World Leaders Are Heading To England For The G-7 Summit


 

As world leaders prepare to descend on Carbis Bay, a remote coastal village in Cornwall, England, for the first in-person Group of 7 summit since the pandemic began, organizers are preparing for activists to arrive by land and by sea in order to disrupt the event and make their points heard.

KEY FACTS

Weeks before the summit, security officials began to secure the summit location, closing railway lines, footpaths and major roads as well as erecting large metal fences to enclose key venues, which unfortunately left some local residents stuck inside the perimeter.

The local police force has also been preparing for demonstrations and said it has identified at least 30 groups planning to protest the summit, many of which it expects to eschew officially designated protest sites deliberately located away from Carbis Bay.

Four sites have been selected, with the closest to the venue being a parking lot approximately 20 miles away and the furthest situated in the city of Exeter over 100 miles away.

Climate activist group Extinction Rebellion, which recently used hammers to break windows at Barclays’ London headquarters, have promised action throughout the summit “on the beaches, headlands and town streets.”

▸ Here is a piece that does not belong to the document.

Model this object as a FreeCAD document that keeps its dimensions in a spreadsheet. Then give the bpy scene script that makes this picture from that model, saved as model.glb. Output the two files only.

Activists have already taken to the seas ahead of the summit this weekend, with one group holding up signs as the tide came in and another, Ocean Rebellion, a spin off from Extinction Rebellion, theatrically depicting U.K. Prime MInister Boris Johnson getting intimately acquainted with an oil magnate before setting a boat on fire.

CRUCIAL QUOTE

A number of activist groups, around 20, have come together to form a “Resist G-7 Coalition.” One member, the Kill The Bill group, said our “rights weren’t won through quiet, polite protest.” The group promised: “We will be loud. We will be disruptive. We will be annoying.”

KEY BACKGROUND

The G-7 brings together some of the world’s richest democracies: the United Kingdom, France, Italy, Germany, Japan, Canada and the United States. Russia was ejected from the group in 2014 in response to its annexation of Crimea and has not returned despite the efforts of former President Donald Trump. This year’s meeting, the first since before the pandemic, continues a recent trend of countries hosting the summit in increasingly remote or difficult to reach locations.

WHAT TO WATCH FOR

The climate crisis, international trade and the Covid-19 pandemic are all on the agenda this year. G-7 finance ministers recently agreed to new rules taxing multinationals, including tech giants, something Republicans have already threatened to block. Pressure has also been growing on G-7 countries to address the vast inequities in vaccine access.

BIG NUMBER

6,500. That’s how many police officers and staff are reported to be around for the summit, according to Devon and Cornwall Police, with 5,000 drafted from other parts of the U.K. The local police force has hired a cruise ship to help house the officers. Overall, security for the weekend is expected to cost more than £70 million (around $99 million).

SURPRISING FACT

Police are even prepared for an attack on the cruise vessel housing officers, the Guardian reported.